Extract the complete listing and repeat it word for word.

━━━ RAW DATA

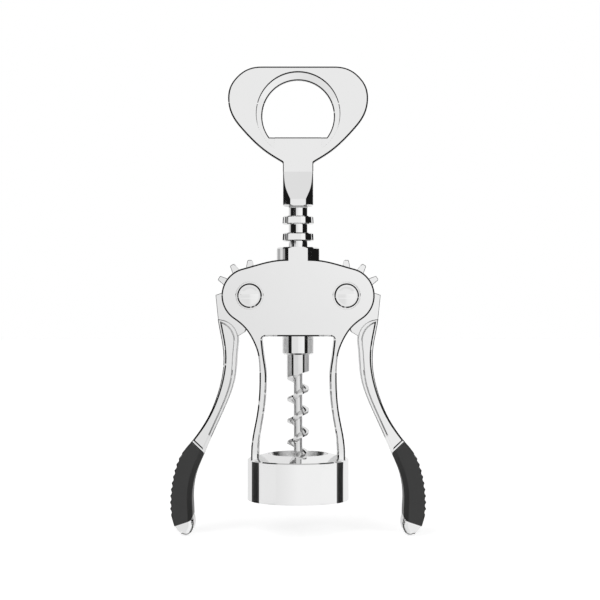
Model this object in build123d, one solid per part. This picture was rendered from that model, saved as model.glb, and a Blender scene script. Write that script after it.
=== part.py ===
from build123d import *
import os
from math import cos, hypot, pi, radians, sin, sqrt

# Wing corkscrew. Two geared levers lift a ringed spindle, and the worm that hangs on it, out of a
# bottle neck. Millimetres. The origin is the centre of the base ring's lower rim, where the bottle
# neck enters; +Z runs up the spindle, the levers lie at +X and -X, and the front faces -Y.
# Every part stands in the place that it has with the levers down.

os.makedirs("parts", exist_ok=True)

# Base ring and its bottle guide
bottle_bore_radius = 15.5      # slips over the finish ring of a wine bottle
guide_wall = 1.65
guide_web = 1.6                # lands on the bottle's mouth
guide_hole_radius = 11.0
guide_fit = 0.05
bottle_depth = 12.0            # from the lower rim to the web
ring_wall = 3.0
ring_edge_height = 16.2        # where the outer wall ends and the conical top begins
ring_rim_height = 18.2         # at the hole
ring_hole_radius = 12.0        # at the rim
ring_throat_radius = 10.9      # below the hole's sloping edge
ring_throat_drop = 2.6         # from the rim
ring_land = 0.8                # flat round the hole
ring_edge_break = 0.35

# Rack and gear sectors
rack_pitch = 6.7
teeth_per_turn = 12
ring_count = 7                 # collars on the spindle
rings_above_pivot = 5          # of them, with the levers down
spindle_ring_radius = 6.28
spindle_ring_gap = 3.45        # between two rings, where a gear tooth fits
spindle_ring_draft = 0.2       # smaller in radius at the top
spindle_ring_break = 0.4
spindle_core_radius = 3.75
pitch_gap = 0.12               # between the spindle's rings and the gears' pitch circle
gear_addendum = 1.4            # tooth height beyond the pitch circle
gear_dedendum = 2.3            # and within it
tooth_tip_width = 1.8
tooth_root_width = 3.2
tooth_round = 0.5
first_tooth_angle = -90        # from straight up, outward positive
tooth_count = 6
gear_thickness = 8.0
gear_edge_break = 0.2
gear_slot_play = 0.3           # each side of the gear
gear_tip_play = 0.7

# Frame, its heights measured from the pivots
frame_front_wall = 1.05        # of the plates in front of the spindle's bore and behind it
pivot_height = 81.3
ear_radius = 11.1
ear_top_angle = 76             # where the ear's arc meets the shoulder line, from +X
ear_foot_angle = -56           # where it meets the flank
shoulder_rise = 14.35          # beside the collar
flank_points = [(1.0, -13.9), (-1.7, -18.6)]  # from the pivot
waist_half_width = 15.25
waist_drop = 32.7
leg_mid_offset = 1.2           # outward from the waist, half way to the foot
leg_thickness = 2.7            # at the waist
foot_thickness = 3.0
foot_depth = 1.6               # let into the ring's top
foot_margin = 0.1              # from the foot's corner to the ring's edge
foot_fit = 0.05
foot_rise = 0.2                # straight part above the ring's rim
window_cover = 0.975           # from the worm hub's top down to the window's top
window_corner = 1.4
window_top_half_width = 14.5
window_bend = (1.1, 9.3)       # inner edge of the leg's upper half, outward and up from the waist
window_side_direction = (-0.15, -1)  # of that edge where it leaves the window's top
collar_wall = 1.95
collar_rise = 19.3
bore_play = 0.27               # round the spindle's rings
frame_edge_break = 0.6

# Pivot pins
pin_radius = 2.5
pin_play = 0.15
pin_head_radius = 4.9
pin_head_rise = 0.6            # of its edge in front of the frame's face
pin_head_break = 0.6
pin_dome_radius = 3.6
pin_dome_height = 0.4
counterbore_radius = 5.35
counterbore_break = 0.2
counterbore_share = 0.52       # of the frame's cheek beside the gear slot
pin_washer_radius = 4.8
pin_washer_share = 0.47        # of the counterbore's depth
pin_tail_share = 0.5           # of it, for the shank beyond the retaining washer

# Drive shaft, hub and worm
drive_radius = 2.2
drive_play = 0.25
drive_socket_depth = 7.6       # in the handle's neck
hub_height = 8.3
hub_edge_break = 0.6
thrust_washer_thickness = 0.6
thrust_play = 0.15
ferrule_radius = 4.5
ferrule_length = 7.8           # on the axis
ferrule_run_out = 15.5         # slant of its lower end where the fin leaves it, degrees
worm_spigot_radius = 2.6
worm_spigot_depth = 3.0
worm_core_radius = 1.75
worm_radius = 4.4
worm_pitch = 8.6
worm_fin_root = 2.7
worm_fin_tip = 0.8
worm_fin_drop = 13.7           # from the hub to the fin's highest place on the +X side
worm_fin_sink = 0.4            # share of the core's radius that the fin's root goes into it
worm_turns = 4
worm_tip_gap = 0.7             # above the bottle's mouth
worm_point_length = 9.0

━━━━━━

# [REPLY TO THE TASK]
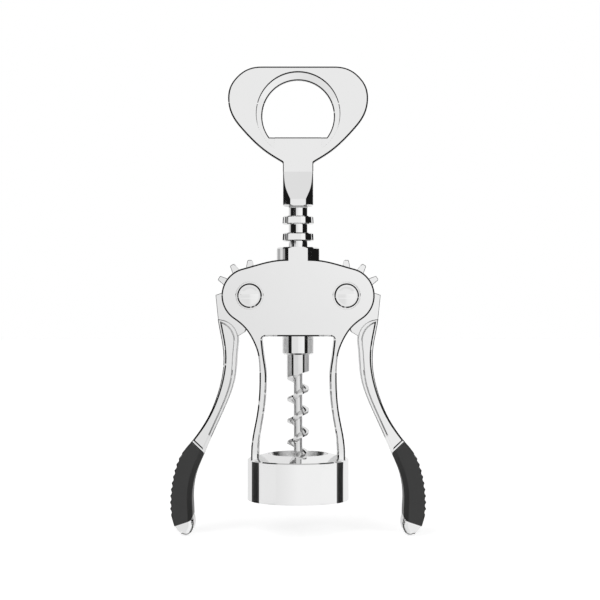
Model this object in build123d, one solid per part. This picture was rendered from that model, saved as model.glb, and a Blender scene script. Write that script after it.
=== part.py ===
from build123d import *
import os
from math import cos, hypot, pi, radians, sin, sqrt

# Wing corkscrew. Two geared levers lift a ringed spindle, and the worm that hangs on it, out of a
# bottle neck. Millimetres. The origin is the centre of the base ring's lower rim, where the bottle
# neck enters; +Z runs up the spindle, the levers lie at +X and -X, and the front faces -Y.
# Every part stands in the place that it has with the levers down.

os.makedirs("parts", exist_ok=True)

# Base ring and its bottle guide
bottle_bore_radius = 15.5      # slips over the finish ring of a wine bottle
guide_wall = 1.65
guide_web = 1.6                # lands on the bottle's mouth
guide_hole_radius = 11.0
guide_fit = 0.05
bottle_depth = 12.0            # from the lower rim to the web
ring_wall = 3.0
ring_edge_height = 16.2        # where the outer wall ends and the conical top begins
ring_rim_height = 18.2         # at the hole
ring_hole_radius = 12.0        # at the rim
ring_throat_radius = 10.9      # below the hole's sloping edge
ring_throat_drop = 2.6         # from the rim
ring_land = 0.8                # flat round the hole
ring_edge_break = 0.35

# Rack and gear sectors
rack_pitch = 6.7
teeth_per_turn = 12
ring_count = 7                 # collars on the spindle
rings_above_pivot = 5          # of them, with the levers down
spindle_ring_radius = 6.28
spindle_ring_gap = 3.45        # between two rings, where a gear tooth fits
spindle_ring_draft = 0.2       # smaller in radius at the top
spindle_ring_break = 0.4
spindle_core_radius = 3.75
pitch_gap = 0.12               # between the spindle's rings and the gears' pitch circle
gear_addendum = 1.4            # tooth height beyond the pitch circle
gear_dedendum = 2.3            # and within it
tooth_tip_width = 1.8
tooth_root_width = 3.2
tooth_round = 0.5
first_tooth_angle = -90        # from straight up, outward positive
tooth_count = 6
gear_thickness = 8.0
gear_edge_break = 0.2
gear_slot_play = 0.3           # each side of the gear
gear_tip_play = 0.7

# Frame, its heights measured from the pivots
frame_front_wall = 1.05        # of the plates in front of the spindle's bore and behind it
pivot_height = 81.3
ear_radius = 11.1
ear_top_angle = 76             # where the ear's arc meets the shoulder line, from +X
ear_foot_angle = -56           # where it meets the flank
shoulder_rise = 14.35          # beside the collar
flank_points = [(1.0, -13.9), (-1.7, -18.6)]  # from the pivot
waist_half_width = 15.25
waist_drop = 32.7
leg_mid_offset = 1.2           # outward from the waist, half way to the foot
leg_thickness = 2.7            # at the waist
foot_thickness = 3.0
foot_depth = 1.6               # let into the ring's top
foot_margin = 0.1              # from the foot's corner to the ring's edge
foot_fit = 0.05
foot_rise = 0.2                # straight part above the ring's rim
window_cover = 0.975           # from the worm hub's top down to the window's top
window_corner = 1.4
window_top_half_width = 14.5
window_bend = (1.1, 9.3)       # inner edge of the leg's upper half, outward and up from the waist
window_side_direction = (-0.15, -1)  # of that edge where it leaves the window's top
collar_wall = 1.95
collar_rise = 19.3
bore_play = 0.27               # round the spindle's rings
frame_edge_break = 0.6

# Pivot pins
pin_radius = 2.5
pin_play = 0.15
pin_head_radius = 4.9
pin_head_rise = 0.6            # of its edge in front of the frame's face
pin_head_break = 0.6
pin_dome_radius = 3.6
pin_dome_height = 0.4
counterbore_radius = 5.35
counterbore_break = 0.2
counterbore_share = 0.52       # of the frame's cheek beside the gear slot
pin_washer_radius = 4.8
pin_washer_share = 0.47        # of the counterbore's depth
pin_tail_share = 0.5           # of it, for the shank beyond the retaining washer

# Drive shaft, hub and worm
drive_radius = 2.2
drive_play = 0.25
drive_socket_depth = 7.6       # in the handle's neck
hub_height = 8.3
hub_edge_break = 0.6
thrust_washer_thickness = 0.6
thrust_play = 0.15
ferrule_radius = 4.5
ferrule_length = 7.8           # on the axis
ferrule_run_out = 15.5         # slant of its lower end where the fin leaves it, degrees
worm_spigot_radius = 2.6
worm_spigot_depth = 3.0
worm_core_radius = 1.75
worm_radius = 4.4
worm_pitch = 8.6
worm_fin_root = 2.7
worm_fin_tip = 0.8
worm_fin_drop = 13.7           # from the hub to the fin's highest place on the +X side
worm_fin_sink = 0.4            # share of the core's radius that the fin's root goes into it
worm_turns = 4
worm_tip_gap = 0.7             # above the bottle's mouth
worm_point_length = 9.0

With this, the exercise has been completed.